I'm doing a very basic Fortran tutorial to learn it for grad school and I input the codes for conditionals and loops exactly as they were written in the tutorial but I keep getting the "unexpected end of file" error when I try to compile with gfortran.
This is my conditional code:
if (angle < 90.0) then
print *, 'Angle is acute'
else if (angle < 180.0) then
print *, 'Angle is obtuse'
else
print *, 'Angle is reflex'
end if
This is my loop code:
integer :: i
do i=1,10,2
print *, i ! print odd numbers
end do
Both of them are completed with end statements, so I'm not sure what else it wants. I've only just started teaching myself today, so I'm still just copying codes verbatim from the tutorial and not sure how to troubleshoot anything.
In the tutorial you are following the pieces of code shown are not complete programs. They cannot be compiled as they are.
You will see this frequently, especially in answers on this site.
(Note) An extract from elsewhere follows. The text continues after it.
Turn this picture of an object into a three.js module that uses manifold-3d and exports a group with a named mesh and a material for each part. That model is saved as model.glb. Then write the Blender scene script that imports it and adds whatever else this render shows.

The code fragments shown miss a lot of context to make clear the parts that are to be taught. That's perhaps a little unfortunate, but Fortran is quite a verbose language, and so there's a trade-off for clarity.
For a complete program you've possibly seen that "all programs must have an end statement to complete them". You may think that the end if
and end do
statements are suitable for this. They are not: you need an end program statement. The following are two minimal programs:
end
and
end program
(There are also forms with a program
statement.)
That is:
if (.true.) then
print *, "Hello, world!"
end if
end program
is compilable if and only if that last line exists.
Further, things like implicit none
and variable declarations and definitions would be part of the implied context of example fragments.